Training_Data_Model2
- formats the second training dataset, which comes from every bottle in popular districts

In [31]:
def Vintage_Dataframe(popular_wines_df):
    """
    Input: takes in a dataframe of popular wines, which includes a column with the URL for each of the wines
    Output: two dataframes 
        Recommended vintages: which has the data on the specific wines chosen 
        All Vintages: which has data on all the wines
    """
    #Rename columns 
    popular_wines_df = popular_wines_df.rename(columns = {'WineType' : 'Top WineType'
    })

    #Initialize lists to store the extracted data
    all_recommended_vintages = []
    all_vintages_data = []
    failed_urls = []

    #Stips each of the URLs so they are in proper form 
    popular_wines_df['URL'] = popular_wines_df['URL'].str.split('?').str[0]

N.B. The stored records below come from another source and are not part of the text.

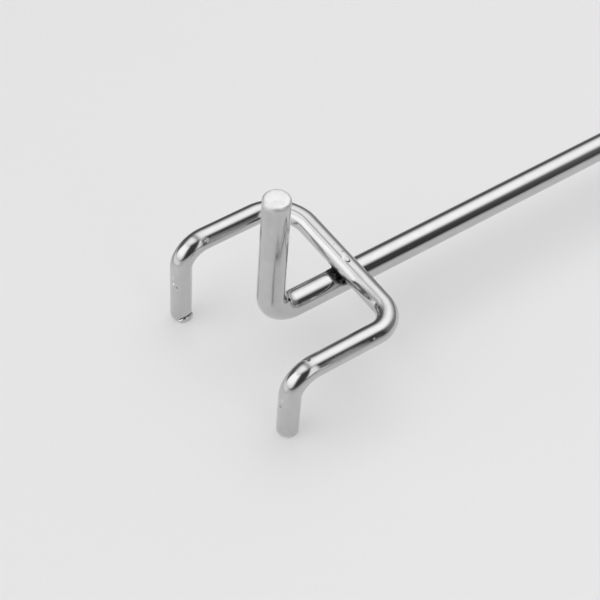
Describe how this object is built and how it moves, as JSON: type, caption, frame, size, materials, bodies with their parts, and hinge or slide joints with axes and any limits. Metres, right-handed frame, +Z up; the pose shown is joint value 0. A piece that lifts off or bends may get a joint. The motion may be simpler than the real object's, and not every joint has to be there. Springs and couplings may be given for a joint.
{
  "type": "slatwall hook",
  "caption": "All-wire display hook: straight arm with an upturned tip and a rear leg, welded across a flat U-shaped wire whose ends turn up as prongs behind the board.",
  "frame": {"origin": "in the board's front face, midway between the two prongs and level with the axes of the side runs that pass through the board", "axes": "+X out of the board along the arm, +Y to the right of someone facing the board, +Z up as the hook hangs in use"},
  "size_m": [0.1594, 0.0568, 0.0652],
  "materials": {
    "chrome_wire": "bright chrome plate on drawn steel wire"
  },
  "bodies": {
    "root": {"arm_wire": "chrome_wire", "back_wire": "chrome_wire", "weld": "chrome_wire"}
  },
  "joints": []
}
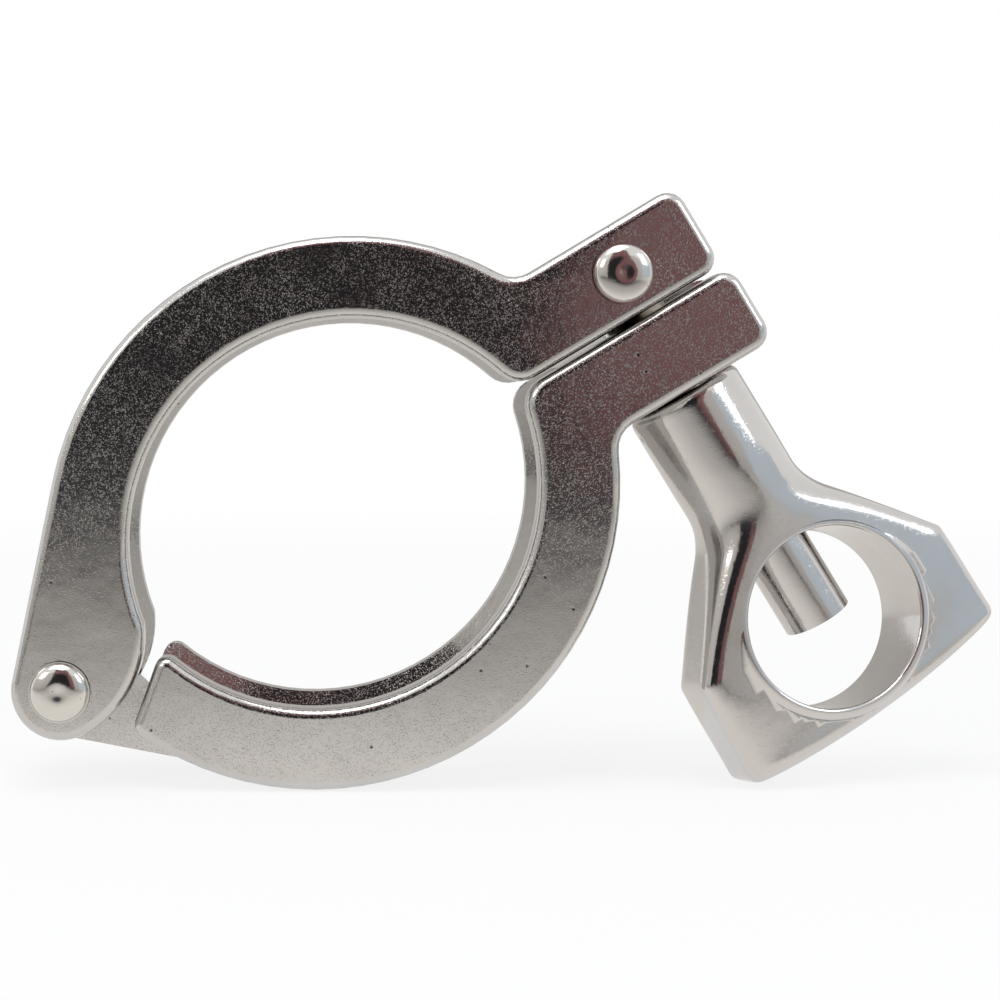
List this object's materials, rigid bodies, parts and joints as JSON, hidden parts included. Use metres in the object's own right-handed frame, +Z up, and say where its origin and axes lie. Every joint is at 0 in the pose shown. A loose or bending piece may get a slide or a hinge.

    #Loop row in the DataFrame
    for index, row in popular_wines_df.iterrows():

        # Extract producer, wine type, region, country for the current wine
        producer = row['Producer']
        winetype = row['Top WineType']
        region_name = row['Top Region']

        #Grabs each URL and strips and remaining white space 
        url = row['URL'].strip() 
        
        try:
            r = requests.get(url, headers={
                "User-Agent": "Mozilla/5.0 (Windows NT 10.0; Win64; x64; rv:66.0) Gecko/20100101 Firefox/66.0"
            })

            #Check if the request was successful
            if r.status_code == 200:
                
                #Search for the JavaScript data in the page source
                res = re.search(r"window\.__PRELOADED_STATE__\.winePageInformation\s*=\s*(.*});", r.text, re.MULTILINE)
                
                if res:
                    data = json.loads(res.group(1))
                    
                    # Extract taste information
                    taste = data.get('highlights', [{}])[0].get('metadata', {}).get('style', {}).get('baseline_structure', {})
                    acidity = taste.get("acidity", None)
                    fizziness = taste.get("fizziness", None)
                    intensity = taste.get("intensity", None)
                    sweetness = taste.get("sweetness", None)
                    tannin = taste.get("tannin", None)
                    
                    # Extract recommended vintages
                    recommended_vintages = data.get("recommended_vintages", [])
                    if recommended_vintages:
                        recommended_df = pd.DataFrame(recommended_vintages)
                        recommended_df['source_url'] = url  # Add the URL for reference
                        # Add the wine details from 'wine_df_filtered' directly
                        recommended_df['Producer'] = producer
                        recommended_df['WineType'] = winetype
                        recommended_df['Region'] = region_name

                        # Add taste information
                        recommended_df['Acidity'] = acidity
                        recommended_df['Fizziness'] = fizziness
                        recommended_df['Intensity'] = intensity
                        recommended_df['Sweetness'] = sweetness
                        recommended_df['Tannin'] = tannin
                        all_recommended_vintages.append(recommended_df)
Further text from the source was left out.